What countries like the UK, and in the case of the Ivory Coast the former colonial master France, don’t bargain for is that they will have (reasonably) well run elections, someone will win but that the other person will simply refuse to leave. We’re not used to this in the developed world, we’re accustomed to politicians magnanimously standing down then taking up lucrative publishing deals. Not in the Ivory Coast. President Gbago (who lost the election and was President before) has raised an army of poor young men to keep him in power and to fight the army of poor young men raised by President Ouattara (who won the election). The latter is lucky in that he won the UN sponsored election so is the internationally recognised winner and de jure President of the small West African country.

This started in late 2010 but was rapidly eclipsed by the Arab uprisings, it’s sad that the media seem to care less about West African civil wars, they aren’t sexy or exciting any more, there always seems to be one on and we’ve become desensitised to them by Christian Aid adverts of tiny children holding up begging hands to the cameras like helpless victims (unethical advertising is a separate issue but important nonetheless).

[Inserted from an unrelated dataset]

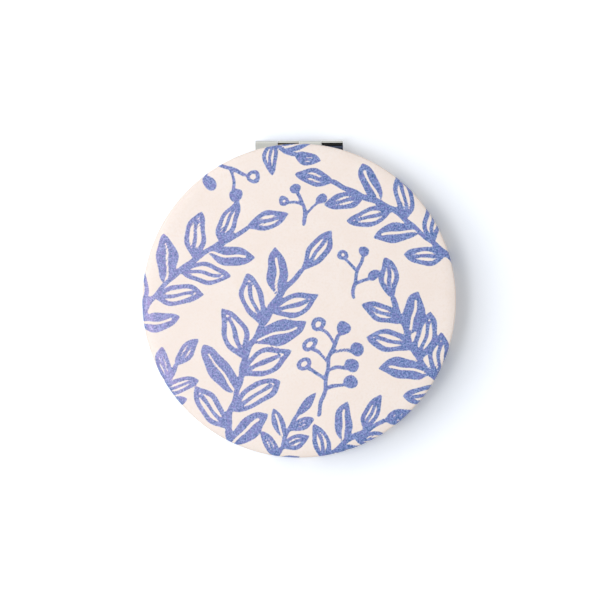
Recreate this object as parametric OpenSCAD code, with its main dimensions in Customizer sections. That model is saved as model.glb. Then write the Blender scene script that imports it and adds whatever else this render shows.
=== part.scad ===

Currently the forces loyal to President Ouattara who previously controlled the north of the country are poised to take full control of the capital Abidjan in the south. It’s hard to tell what this will mean for the conflict. Unless President Gbago tells his forces to stand down and gives up his claim to the Presidential palace this conflict could go on much longer.

French and United Nations forces, in the 2011 spirit of humanitarian intervention have fired upon Gbago’s forces to protect the French occupied airport and foreign occupied compound in line with the Security Council mandate saying they can protect themselves.

So they question is, what are the next steps?

If Ouattara’s forces take the capital and leave the UN and French forces alone they will anoint him the new President and probably fan out into the countryside to ensure no dissident pro-Gbago factions are still out there causing trouble beyond the capital’s sway.

If Ouattara’s forces fail the French troops will probably conduct a Britain in Sierra Leone style full scale intervention on Ouattara’s behalf and take control of the country briefly then hand it over.

Either way the UN and France are here for the long haul. Britain is still there in Sierra Leone 10 years later funneling millions of pounds into security sector reform, infrastructure, water projects, poverty reduction and more.